PLEASE NOTE: We are unable to offer transcripts for our programme interviews. Today is broadcast live and the running order is subject to change.
Campaigning is entering the final stages ahead of South Africa's 22 April elections. And a woman who was filmed being struck by a police sergeant at the G20 protests has described his actions as "very violent and unnecessary".
The South African army has been called in to the eastern province of KwaZulu-Natal to prevent violence from flaring up over the elections next week. Correspondent Peter Biles reports on the possible outcomes of the election. Political scientist Dr Adam Habib explains South Africa's wider role within the continent and the world.
The Labour Party has called off a hustings to choose a parliamentary candidate after discovering a ballot box had apparently been tampered with. Correspondent Tim Iredale reports on the contest in the Erith and Thamesmead constituency in south east London.
South Africa's ruling ANC party has condemned Archbishop Desmond Tutu's criticism of the organisation as "sacrilege". Mr Tutu explains why he is not looking forward to having ANC leader Jacob Zuma as president.
Britain's Got Talent star Susan Boyle has received nearly 40 million hits on YouTube, an invitation to appear on the Oprah Winfrey Show, and US TV network CBS has launched a search for "America's Susan Boyle" in the space of a week. Writer AL Kennedy considers why she has caught the public's imagination.
Richard Phillips - the American sea captain who had been held for several days by Somali pirates - has returned to his home town Underhill, Vermont. Beth Racine, a volunteer worker at the United Church of Underhill discusses how the town - and she herself - had welcomed him back.
A woman who was filmed being struck by a police sergeant at the G20 protests has described his actions as "very violent and unnecessary". Former Mayor of London Ken Livingstone discusses the difficulties of policing a protest.
Across South Africa, final rallies are being held before the elections on 22 April. Former president of South Africa FW de Klerk discusses if the country should be worried about the leadership of Jacob Zuma.
The Duke of Edinburgh has becomes the longest ever serving royal consort. He has stood by the Queen for 57 years and 70 days. Alice Thompson, of The Times, and Guardian columnist Zoe Williams discuss what attributes make for a good consort and how - if at all - the role is affected by gender.
The tragic events of the Hillsborough disaster 20 years ago are often told from the viewpoint of fans or by journalists. Brendan Pakenham, then a volunteer special police constable, explains his memories of the tragedy.

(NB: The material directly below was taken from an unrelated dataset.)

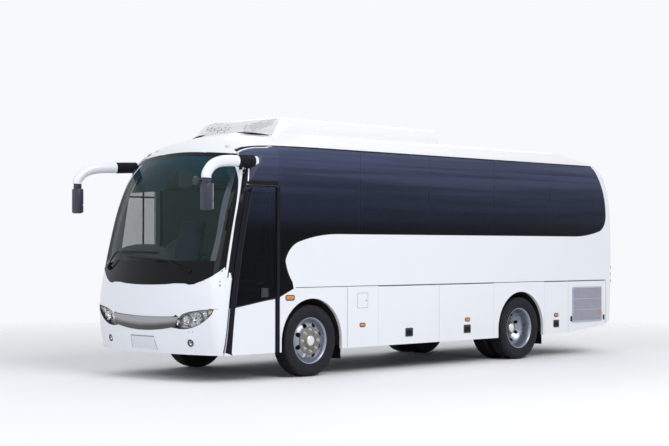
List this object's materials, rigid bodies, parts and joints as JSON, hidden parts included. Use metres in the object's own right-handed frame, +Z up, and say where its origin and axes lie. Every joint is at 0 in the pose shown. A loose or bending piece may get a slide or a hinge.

Zimbabwe is still feeling the effects of cholera, starvation, hyperinflation and 80% unemployment. Today presenter John Humphrys reports on the refugees who have made their way from the country to South Africa.
Barack Obama has released memos detailing techniques of interrogation used during the previous administration. Jonathan Parris, of Kings College, London, and Michael Mansfield QC discuss if these methods - which includes confinement in boxes for hours and depriving people of sleep for a week - can be legally justified.
Leeds Carnegie will face Moseley in Rugby Union's EDF National Trophy final at Twickenham. The Tykes, as they are known, have already won the division one title - earning promotion to the Premiership. Science correspondent Tom Feilden visits the team to discover the science that is at the heart of their success.
What will be the outcome of the South African election? Journalist Mark Gevisser and political commentator Rhoda Kadalie discuss what will be expected after the polls close and the result is announced.